Of course, LaBruce spends more time leering over Lake’s body than over Melvin’s body. Lake is frequently shirtless, either in shorts or underwear. But, when the time comes to leer over the older men, LaBruce leers with equal zealousness. By scanning over both bodies, LaBruce implies that all bodies are beautiful, yet he also has the rather naked ulterior motive of bedding young boys as he gets older.
LaBruce has indeed dropped his low-budget look to fashion a film that resembles any number of polished indie films. This new style is somewhat reminiscent of a cross between Winter’s Bone, Short Term 12, and the music video for Cold Star, which is to say it is full of lush cinematography capturing cold imagery. That’s not to say that he completely abandoned his style; he still makes room for very LaBrucian images of blunt symbolism. Lake’s bedroom is adorned with a floor to ceiling image of Gandhi, instantly dwarfing Lake’s psychosexual drama. Even with those captures, Gerontophilia is still the softer side of LaBruse. Even the acting and editing are softer and more viewer-friendly than in his previous efforts. Is LaBruce trying to say that he can make an average movie? Or, is he finally conceding the point that audiences need certain familiar trappings and respond well to movies that could be described as common?
None of the sugar coating truly hides that Gerontophilia is a cliche-ridden work that seems almost to loathe his fans. LaBruce seems to have a certain amount of hatred for Luke’s feminist girlfriend, Desiree. Desiree is all about revolutionary ideas and who and what is a revolutionary, at one point saying that Lake can’t be a revolutionary because he’s a man. Yet, she has her own older man fling with her boss, who just happens to have a bunch of feminist writers on his personal bookshelf, making her all gooey with excitement. Desiree falls for her boss’ “feminist” behaviors, even though his motives are simply to bed her.

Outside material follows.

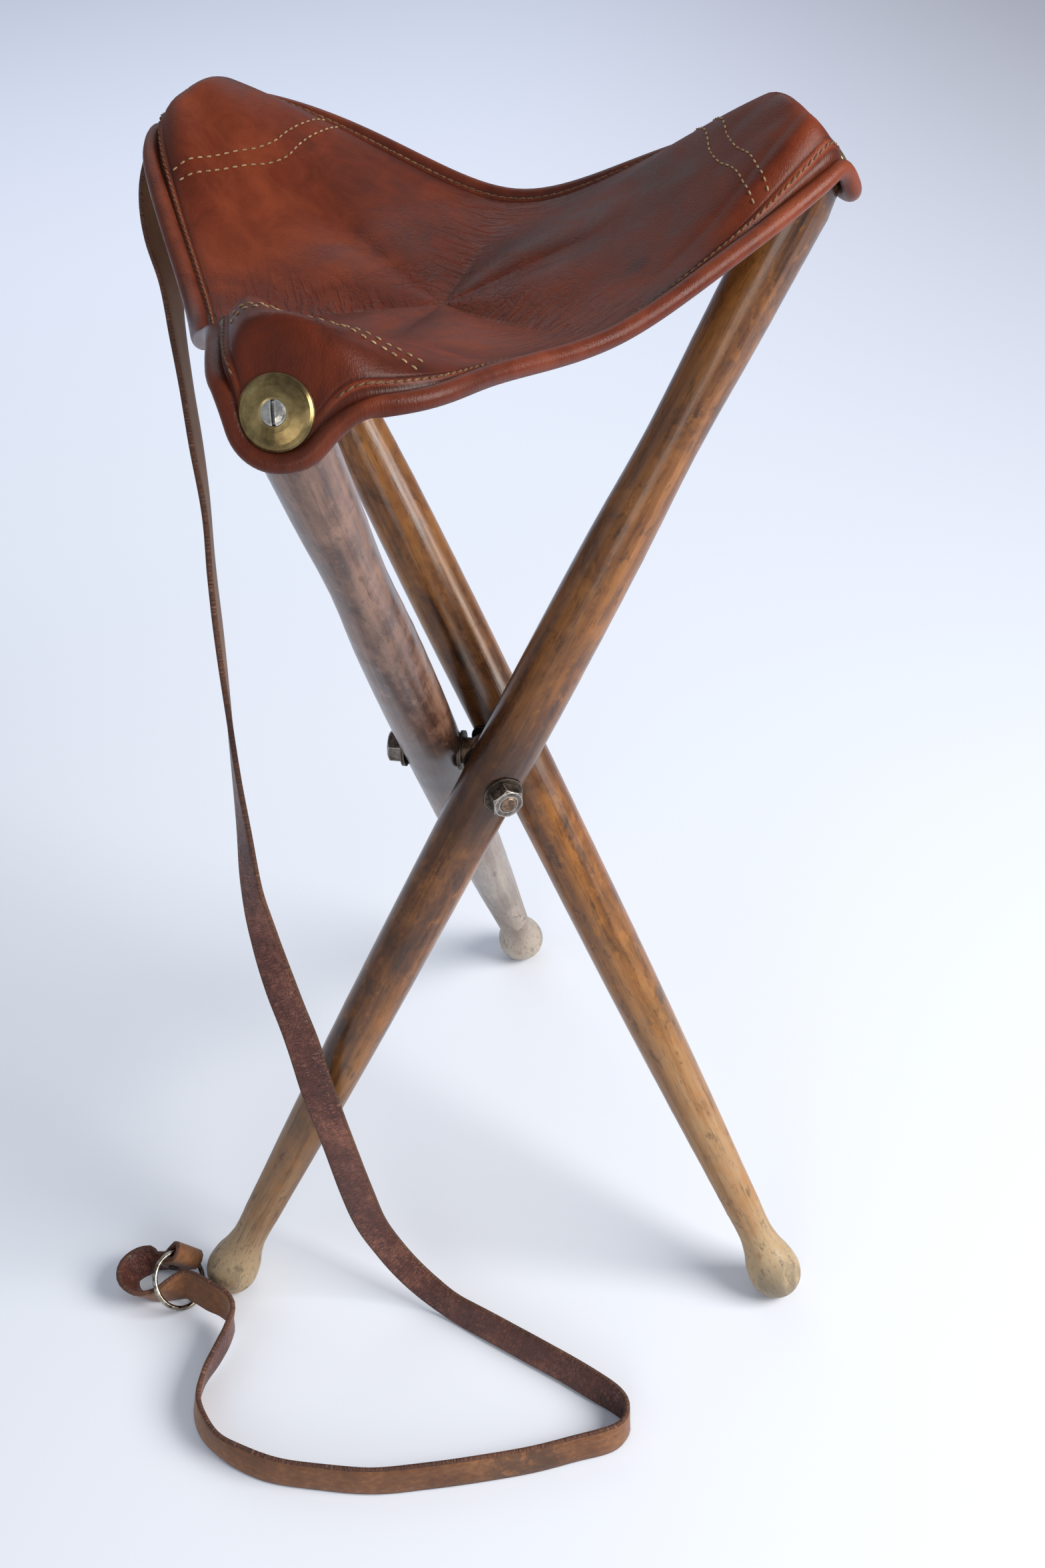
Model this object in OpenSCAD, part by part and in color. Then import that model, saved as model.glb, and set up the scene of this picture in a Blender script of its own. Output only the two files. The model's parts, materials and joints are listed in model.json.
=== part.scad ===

If you replace Desiree with a homosexual, then LaBruce seems almost to be pissing all over his fans who see something political in his overtly political movies. LaBruce has been trying to piss off audiences for years. In Gerontophilia, he creates a montage-laden, cliche-ridden movie and places the words of his more ardent fans in the mouth of somebody he has utter contempt for. In a way, he’s testing to see if people actually notice what he’s doing. He’s simultaneously provoking and preventing idolatry.
Gerontophilia is not what you expect from a Bruce LaBruce film. It’s pretty, it’s mannered, it’s measured, and it’s typical. Despite kowtowing to traditional tastes, Gerontophilia still manages to provoke thoughts about sexuality and ageism without being boring.